Editor’s Notes: Problems, Problems
Overcoming Obstacles Becomes the Order of the Day
Here’s a sentence that you’ll never hear anyone say: “I’m going to miss 2020.” COVID -19 is taking its toll across the nation. However, there now seems to be a light at the end of the tunnel with the pandemic vaccines being distributed nationwide. It may take several months, but there’s an end in sight. Several construction conventions slated for the first quarter of 2021 have gone virtual or have been moved to later in the year. However, things are looking up and we soon may be out of this national nightmare.
The roofing industry faired pretty well in 2020. In this issue, we once again publish our annual survey with Western roofing contractors’ opinions about their year, as well as projections for 2021. Overall, the Western roofing market was good, with residential, in particular, leading the charge.
People are tired of being cooped up. They want to move, they want to remodel, or they’re looking to find that perfect vacation home. As a good portion of the workforce is relegated to working from home, they’ve come to realize that they can work from just about anywhere as long as they have good cell phone coverage and a decent Wi-Fi connection. The dream of retiring to a vacation spot has suddenly been moved up several years as they can now work from their dream location. People are looking for that perfect home office. The retrofit market just got bigger and vacation home sales have gone through the roof, no pun intended. This is all good news for the construction industry.
There will probably be a glut of office space as more people work from home after the pandemic is over, but right now Western roofing contactors are staying busy. One of the biggest complaints we hear, both before and during the pandemic, is not enough people willing to work on the roof. The labor shortage in the industry is an ongoing problem. You would think the spike in the unemployment rate would solve the issue, but it hasn’t.
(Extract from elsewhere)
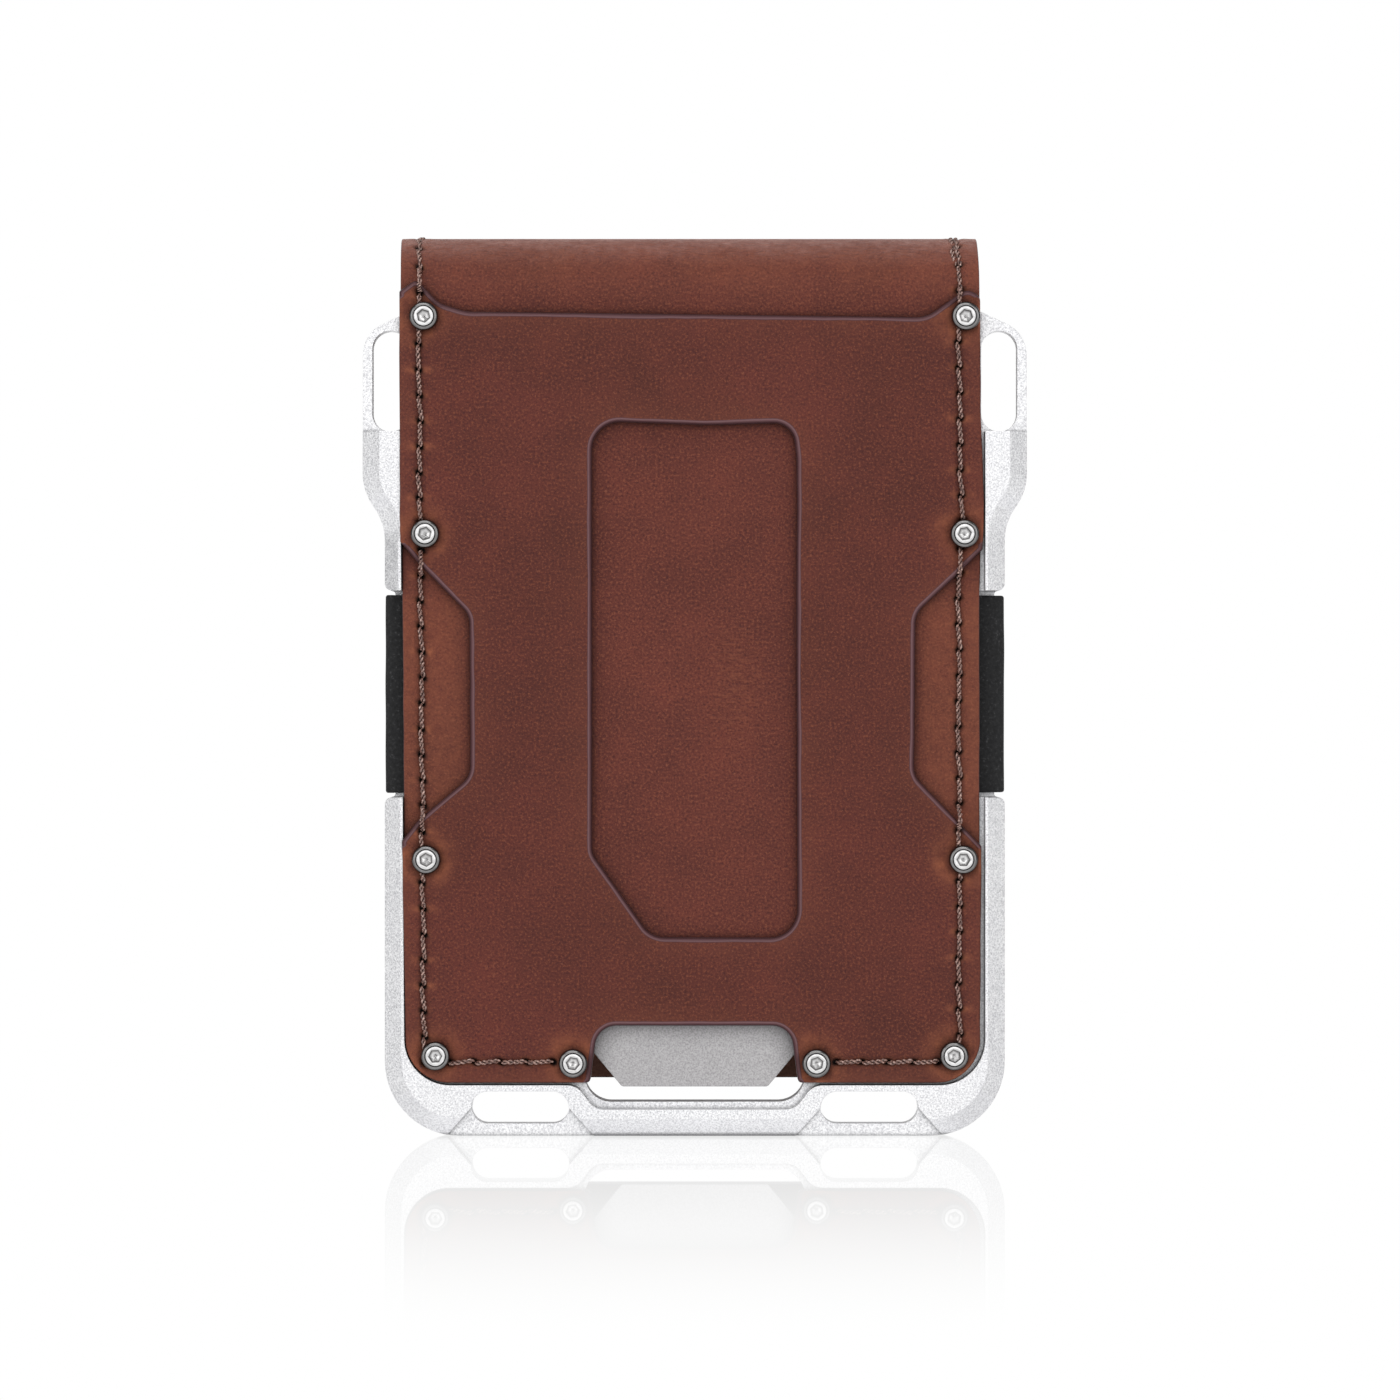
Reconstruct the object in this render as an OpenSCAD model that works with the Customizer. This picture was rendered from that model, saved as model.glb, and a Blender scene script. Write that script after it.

As many roofing contractors complain about not having enough people on the roof to work the jobs on hand, more and more people file for unemployment benefits. Most people realize that the government solution to a problem of throwing money at it doesn’t always work. Well, most people who run a business understand that. With the combination of welfare, unemployment, and the stimulus COVID-19 checks from federal agencies, then supplemented from city and state agencies, for some, they can make more money not working.
The powers that be are paying people not to go back to work. We’ve heard this refrain from more than one contractor, roofing or otherwise. If you pay someone not to work, that’s exactly what they will do. Meanwhile, back at the ranch, roofing jobs go unfulfilled. Just be glad we’re not in a business that requires public gatherings like restaurants or theaters, many of which have gone broke.
As mentioned, elsewhere in this issue you’ll find comments from roofing contractors from throughout the West. They’ve expressed their opinions about COVID-19, government regulations, as well as how they are dealing with the pandemic. One item almost everyone agrees with is that 2021 will be a good year. Despite the problems, including the emotional and mental fatigue that everyone in the industry had to endure during 2020, roofing contractors did all right business-wise, and it looks to be better this coming year.